There are only two teams we know about having active talks with the Rays—the Astros and Cubs—but we did not know when the Seattle talks were ongoing, and that's a deal that actually happened. That tells you as much as you need to know. The Rays have been, and will continue to be, discreet.

2. Chris Archer is not for sale

There are four players I cannot see being involved in any trade rumor: Chris Archer, Evan Longoria, Kevin Kiermaier, and Blake Snell. Everyone else is for sale, at the right price, if you insist.

This front office is slightly unpredictable in their second off-season, which was evident in the Nate Karns trade when more team control was dealt away than was received, but any more-veteran player with only one or two years remaining on their contract are more likely to be discussed.

Matt Silverman has been vocal enough to say the Rays have pitching depth to deal from, and are not afraid to do so. Is it from the Andrew Friedman smoke-screen playbook, or are the Rays on the verge of dealing Jake Odorizzi?
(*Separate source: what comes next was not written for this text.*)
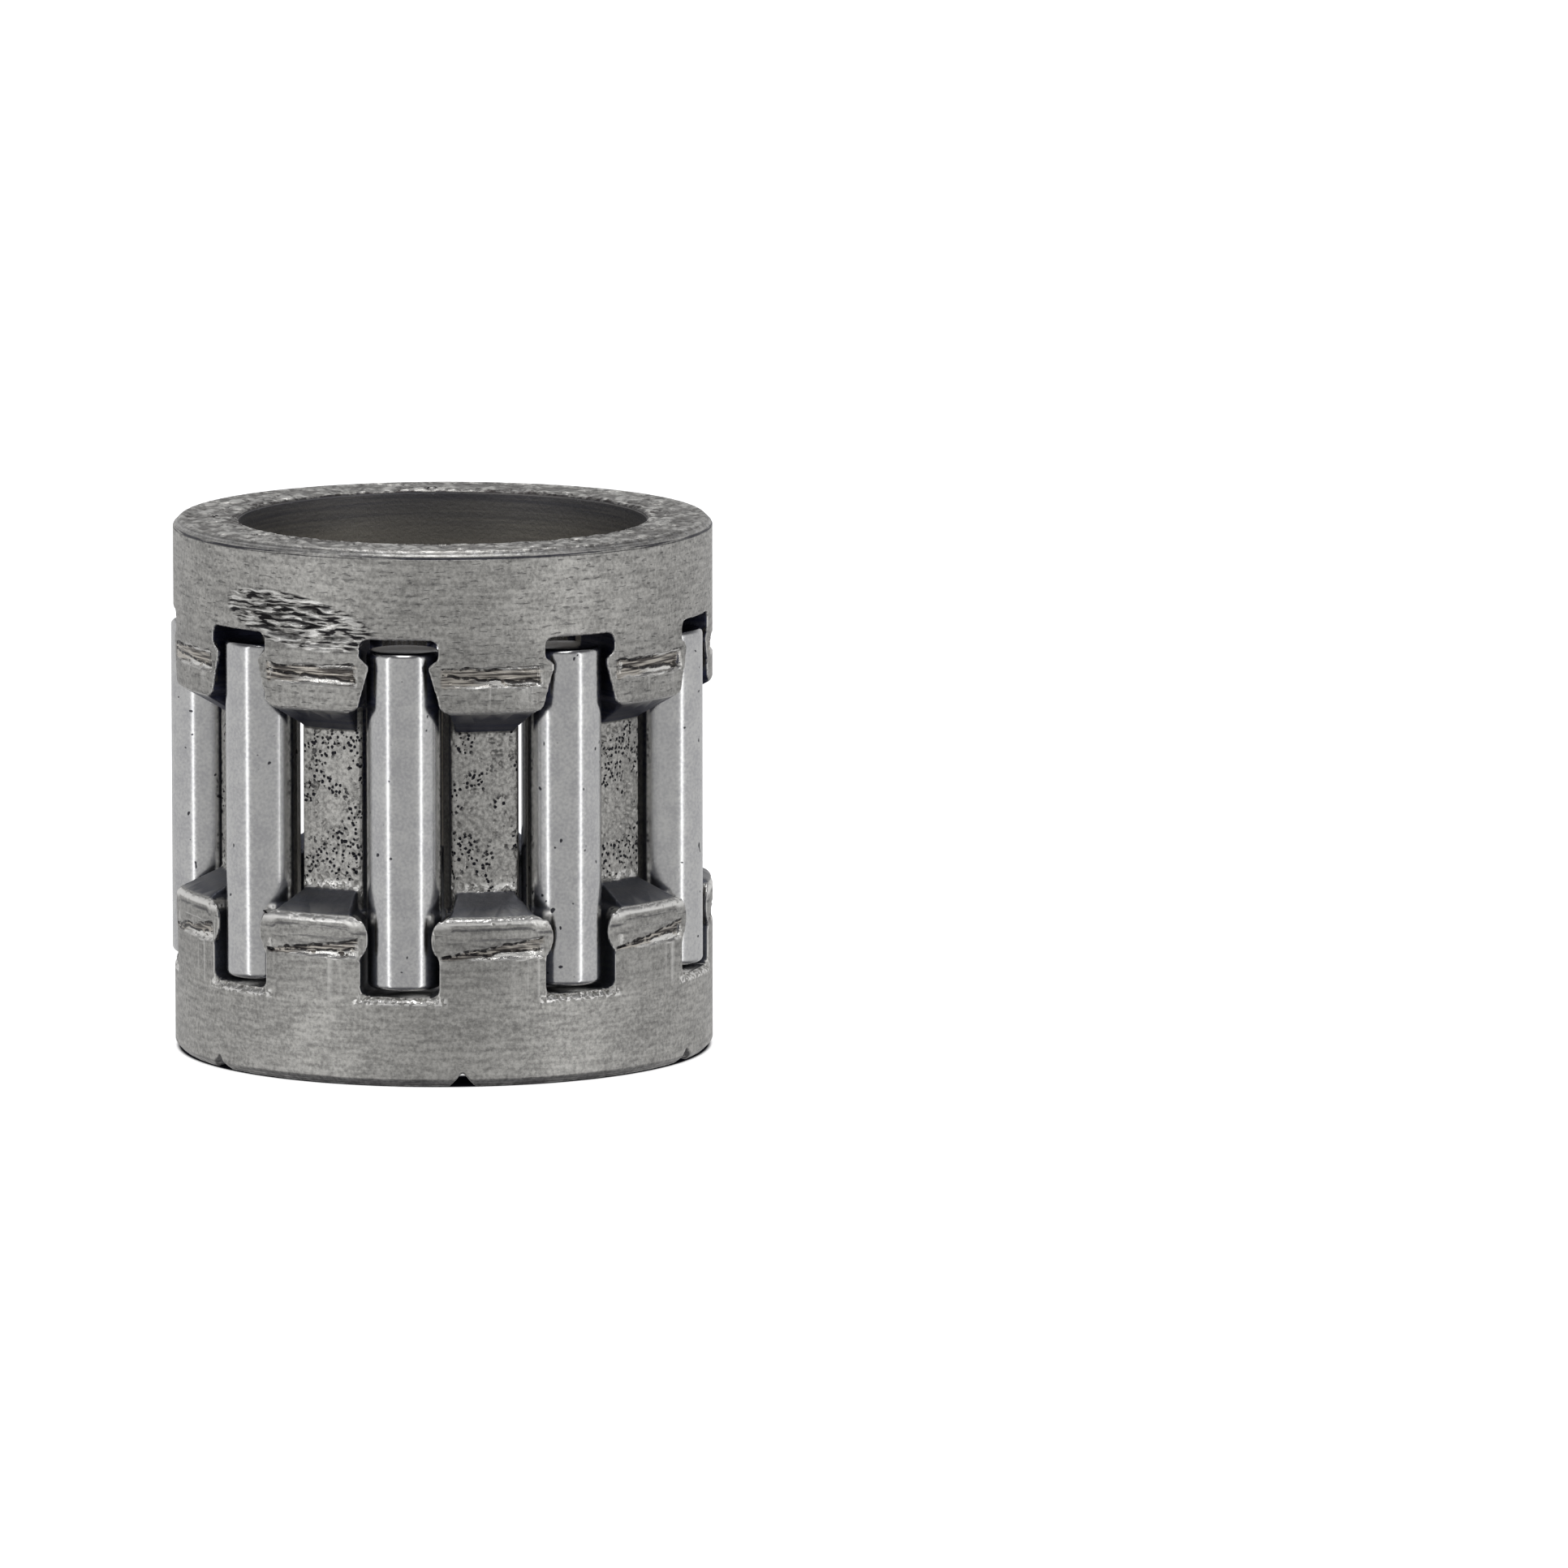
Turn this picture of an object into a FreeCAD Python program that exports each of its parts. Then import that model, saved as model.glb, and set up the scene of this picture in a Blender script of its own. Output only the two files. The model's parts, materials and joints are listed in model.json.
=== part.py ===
import FreeCAD
import Part
import Sketcher
import math
import os

# Needle roller bearing: one solid steel cage holding needle rollers in a ring of windows.
# It has no inner or outer ring. The rollers run on a pin through the middle and in the
# bore of a housing around the outside.
#
# Axes: +Z is the bearing axis and the origin is at the middle of the cage. Roller 1 lies
# on +X and the others follow anticlockwise. All sizes are millimetres and degrees.

DRIVING_SIZES = [
    # name, value, what it is
    ("shaft_diameter", 8.0, "pin that the rollers run on, touching them all"),
    ("roller_diameter", 1.5, "needle roller"),
    ("roller_length", 6.8, "needle roller over its ends"),
    ("roller_end_radius", 0.12, "rounding at each end of a roller"),
    ("roller_count", 9, "rollers, and windows in the cage"),
    ("cage_width", 10.8, "cage along its axis"),
    ("outer_clearance", 0.05, "radial gap between the housing bore and the cage"),
    ("inner_clearance", 0.125, "radial gap between the pin and the cage bore"),
    ("end_play", 0.4, "free length of a roller in its window"),
    ("end_gap", 0.13, "gap under a roller as it hangs in its window"),
    ("side_play", 0.1, "free width of a roller in its window"),
    ("window_corner", 0.18, "corner radius at the window's ends"),
    ("land_corner", 0.21, "corner radius where a window opens at the edge of a land"),
    ("edge_chamfer", 0.14, "chamfer round the outside at each end of the cage"),
    ("bore_chamfer", 0.08, "chamfer round the bore at each end of the cage"),
    ("web_thickness", 0.46, "thin middle of a bar, between two rollers"),
    ("web_overlap", 0.2, "how far a web closes the window inside, to hold the roller"),
    ("web_relief", 0.12, "free width beside a roller at the web's outer face"),
    ("web_edge_radius", 0.14, "rounded outer edge of a web"),
    ("land_top_length", 1.47, "window's top end to the edge of the full-height land"),
    ("land_low_length", 1.6, "window's bottom end to the edge of the land"),
    ("slope_top_length", 0.5, "slope between the top land and the web"),
    ("slope_low_length", 0.42, "slope between the bottom land and the web"),
    ("groove_top_inset", 0.74, "window's top end to the middle of the punched groove"),
    ("groove_low_inset", 0.98, "window's bottom end to the middle of the groove"),
    ("groove_width", 0.42, "punched groove along the axis, at the surface"),
    ("groove_depth", 0.09, "punched groove"),
    ("groove_flank", 0.07, "sloping side of the groove"),
    ("groove_margin", 0.14, "wall left between the groove's end and the window"),
    ("lip_top_overlap", 0.28, "how far the top lips close the window outside"),
    ("lip_top_inset", 0.57, "window's top end to the middle of a top lip's nose"),
    ("lip_top_nose", 0.1, "flat nose of a top lip along the axis"),
    ("lip_top_step", 0.16, "steep upper side of a top lip; its lower side is a long taper"),
    ("lip_low_overlap", 0.24, "how far the bottom lips close the window outside"),
    ("lip_low_inset", 1.16, "window's bottom end to the middle of a bottom lip"),
    ("lip_low_half", 0.4, "half the length of a bottom lip along the axis"),
    ("lip_clearance", 0.09, "gap between a roller and the underside of a lip"),
    ("notch_count", 6, "driving notches in the bottom end"),
    ("notch_depth", 0.3, "driving notch along the axis"),
    ("notch_half_width", 0.25, "half of a driving notch at the end face"),
    ("notch_angle", 53.35, "first notch, round from roller 1"),
]

# Sizes that follow from the driving ones, as expressions on the sheet.
PITCH_RADIUS = "((Sizes.shaft_diameter + Sizes.roller_diameter) / 2)"
CAGE_RADIUS = "(Sizes.shaft_diameter / 2 + Sizes.roller_diameter - Sizes.outer_clearance)"
BORE_RADIUS = "(Sizes.shaft_diameter / 2 + Sizes.inner_clearance)"
WEB_RADIUS = f"({BORE_RADIUS} + Sizes.web_thickness)"
HALF_CAGE = "(Sizes.cage_width / 2)"
HALF_WINDOW = "((Sizes.roller_length + Sizes.end_play) / 2)"
WINDOW_SIDE = "((Sizes.roller_diameter + Sizes.side_play) / 2)"
LAND_TOP = f"({HALF_WINDOW} - Sizes.land_top_length)"
LAND_LOW = f"({HALF_WINDOW} - Sizes.land_low_length)"
WEB_TOP = f"({LAND_TOP} - Sizes.slope_top_length)"
WEB_LOW = f"({LAND_LOW} - Sizes.slope_low_length)"
GROOVE_TOP = f"({HALF_WINDOW} - Sizes.groove_top_inset)"
GROOVE_LOW = f"({HALF_WINDOW} - Sizes.groove_low_inset)"
LIP_TOP = f"({HALF_WINDOW} - Sizes.lip_top_inset)"
LIP_LOW = f"({HALF_WINDOW} - Sizes.lip_low_inset)"
LIP_TOP_SIDE = "((Sizes.roller_diameter - Sizes.lip_top_overlap) / 2)"
LIP_LOW_SIDE = "((Sizes.roller_diameter - Sizes.lip_low_overlap) / 2)"
NARROW_SIDE = f"min({LIP_TOP_SIDE}; {LIP_LOW_SIDE})"
ROLLER_REACH = "(Sizes.roller_diameter / 2 + Sizes.lip_clearance)"
LIP_FLOOR = f"({PITCH_RADIUS} + sqrt({ROLLER_REACH} ^ 2 - {NARROW_SIDE} ^ 2))"
WEB_SIDE = "((Sizes.roller_diameter - Sizes.web_overlap) / 2)"
RELIEF_SIDE = "(Sizes.roller_diameter / 2 + Sizes.web_relief)"
ROLLER_REST = f"(Sizes.end_gap - {HALF_WINDOW} + Sizes.roller_length / 2)"

doc = FreeCAD.newDocument("needle_roller_bearing")
sheet = doc.addObject("Spreadsheet::Sheet", "Sizes")
for row, (name, value, meaning) in enumerate(DRIVING_SIZES, start=1):
    sheet.set(f"A{row}", name)
    sheet.set(f"B{row}", str(value))
    sheet.set(f"C{row}", meaning)
    sheet.setAlias(f"B{row}", name)
doc.recompute()


def value_of(expression):
    """Number that an expression gives with the sheet as it stands."""
    return float(sheet.evalExpression(expression))


def origin_feature(body, role):
    """Plane or axis of a body's own origin."""
    return next(item for item in body.Origin.OriginFeatures if item.Role == role)


def corner_point(corner):
    """Place of a corner with the sheet as it stands."""
    return FreeCAD.Vector(value_of(corner[0]), value_of(corner[1]), 0)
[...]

Is he talking about the rehabbing southpaw Drew Smyly and Matt Moore?

3. Don't expect the Rays to do anything unexpected

If a trade gets done this week, it was most likely percolating for quite a while and merely concluded this week. Maybe that means we finally see a trade out of the Rays bullpen, but there's no guarantee the front office will use the winter meetings for anything more than laying groundwork.

A perfect example is the three-team trade that sent Wil Myers to the Padres, and flipped two prospects from the haul for Steven Souza Jr.. That trade did not happen until the Friday of the following the week, well after the winter meetings concluded.

If a trade is executed, Topkin lays out the familiar Rays mantra: "word is they would want back a player, or players, who can help the current team, which they consider playoff-caliber."

It's not a fire sale, and it never is.

4. Expect teams to get desperate for starting pitching

Big name free agent starters David Price, Zack Grienke and Jordan Zimmerman are off the board, then Lackey and Shark followed, which should allow the rest of the market to fall into place. One big piece already fell last night, with the Dodgers securing Hisashi Iwakuma, and Johnny Cueto could follow shortly.

If the Rays are so inclined, the winter meetings could be a perfect time to pull the trigger on trading a starter, with the Mariners and Dodgers being two teams who may get desperate for another great starter.

Then again, the winter meetings could be the perfect time to wait even longer.

5. Expect the 1B/DH market to move slowly

There were only 12 trades at last year's winter meetings of any kind, and only two free agent signings (RHP David Robertson and SS Clint Barmes). Unless thumping first-baseman Chris Davis signs on Monday morning, the likes of John Jaso, Chris Carter and Pedro Alvarez likely won't know their market, and the Designated Hitter market will remain stalled through the end of the week.

This complicates the Rays' hopes of moving their most cumbersome contract. The largest free agent contract in Rays history has turned out to not have been the best idea. Can you believe that?

If the Rays are interested in moving James Loney's $8m remaining, they probably won't know which teams might be interested until the dust settles on the 1B/DH front.